Notably, the work of artists like Schneemann and Magnusson subverts one of Schlenzka’s ideas about pornography: that it requires estranged partners. As the pair of artists challenged that conception, they also created aesthetically elevated footage. In contrast, the artist Andrea Fraser once made a prosaic sex tape about a meaningless encounter to address other targets: money and the New York art world. In her film Untitled (2003), she sleeps with a collector who paid around $20,000 for the experience (and a DVD recording of the encounter). Fraser examines the relationship between artist and collector, art and prostitution. That’s not to mention the relationship between artist and critic: Notably, Guy Trebay’s New York Times Magazine piece from 2004 further objectified her, highlighting Fraser’s physical attractiveness and likening her to a “hooker with the heart of gold.”
Fraser’s approach, with an overhead camera capturing the tryst, links her back to Acker. “It’s one of the first truth-and-sex tapes,” says Schlenzka about Blue Tape, suggesting that it’s also a forerunner to Paris Hilton’s explicit, leaked footage. Celebrity sex tapes, she says, have “a big impact on the public mind and public consciousness,” whether or not they are intended as art. Schlenzka goes a step further, connecting the country’s prurient interest in these projects to the voyeurism inherent in today’s social media culture. One wonders, if Acker were alive today (she passed away in 1997), just what her Instagram account might look like.

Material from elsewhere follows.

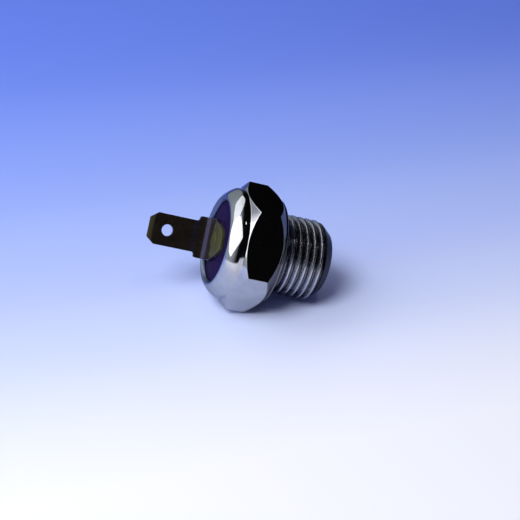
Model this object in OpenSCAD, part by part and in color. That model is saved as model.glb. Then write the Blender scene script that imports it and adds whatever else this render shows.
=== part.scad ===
// Radiator fan temperature switch: a hexagon body that screws into the radiator tank,
// with one flat tab on its insulating head and a snap disc inside the threaded nose.
// Z runs up the screw axis from the nose's end face. The tab's broad face looks along -Y.

/* [Threaded nose] */
// Major diameter of the M16 thread
thread_d = 16; // [15.9:0.1:18]
// Length of the nose below the sealing face
nose_len = 11; // [10:0.5:14]
// Diameter of the flat end face inside the lead-in chamfer
nose_end_d = 12.4; // [11:0.1:13]
// Height of the lead-in chamfer
nose_chamfer_h = 2.2; // [1.5:0.1:2.6]
// Diameter of the run-out groove under the sealing face
relief_d = 13.9; // [13.6:0.1:14.4]
// Height of the run-out groove's straight part
relief_h = 1.1; // [0.6:0.1:1.6]

/* [Hexagon] */
// Width across the flats
hex_af = 22; // [22:0.1:22.4]
// How far the corners are turned from the tab's plane, in degrees
hex_turn = 2.4; // [0:0.1:30]
// Diameter of the collar round the sealing face
collar_d = 21; // [20.6:0.1:21.6]
// Height of the collar's straight edge
collar_h = 0.45; // [0.3:0.05:0.6]
// Height of the full corners between the two chamfers
corner_h = 3.9; // [3:0.1:4]
// Angle of the front chamfer from the face plane
front_chamfer_deg = 38; // [30:1:40]

/* [Rolled rim] */
// Outside diameter of the cup that holds the head
cup_d = 21.8; // [21:0.1:21.9]
// Height from the sealing face to the rim's crest
rim_h = 11.2; // [11.2:0.1:13]
// Height over which the rim is rolled in
roll_h = 2.4; // [2.2:0.1:2.5]
// Diameter of the crest
crest_d = 17.2; // [17.1:0.1:17.6]
// Diameter of the rim's mouth
mouth_d = 16; // [15.8:0.1:16.2]
// Depth of the head's face below the crest
face_recess = 0.55; // [0.55:0.05:0.7]
// Diameter of the flat middle of the head's face
face_flat_d = 9.6; // [9.6:0.1:10]

/* [Tab] */
// Width of the tab
tab_w = 6.3; // [4.8:0.1:6.3]
// Thickness of the tab's sheet
tab_t = 0.8; // [0.5:0.1:0.8]
// Length of the tab above its shoulders
tab_len = 9.9; // [7.5:0.1:11]
// Width of the foot and the shoulders
foot_w = 8.3; // [7.8:0.1:8.6]
// Distance from the screw axis to the tab's front face
tab_offset = 4.2; // [3.6:0.1:4.5]
// Height of the shoulders above the foot's underside
shoulder_h = 3.1; // [3.1:0.1:4]
// Distance from the screw axis to the foot's nose
foot_reach = 4.75; // [4:0.05:5]
// Inside radius of the bend
bend_r = 2.2; // [1.6:0.1:2.2]
// Diameter of the hole that the receptacle clicks into
hole_d = 2.3; // [1.8:0.1:2.6]
// Distance from the hole's centre to the tip
hole_from_tip = 3.8; // [3:0.1:4.5]

/* [Snap action] */
// Stroke of the push pin as the disc snaps over
stroke = 0.5; // [0.3:0.05:0.6]
// Diameter of the bimetal disc
disc_d = 10.4; // [10:0.1:10.4]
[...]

For his part, Maes has written that we should encourage artists “to make intense, powerful, and profound works of pornographic art and rescue this much-maligned genre from the clutches of the seedy porn-barons.” Elsewhere, in a 2017 paper titled “The Aesthetics and Ethics of Sexiness,” he calls for “radical egalitarian pornography” to alter viewers’ perceptions of sexiness as they relate to such factors as gender, race, age, class, and disability. The distinction between art and pornography becomes less interesting than work that pushes at the boundaries of the two.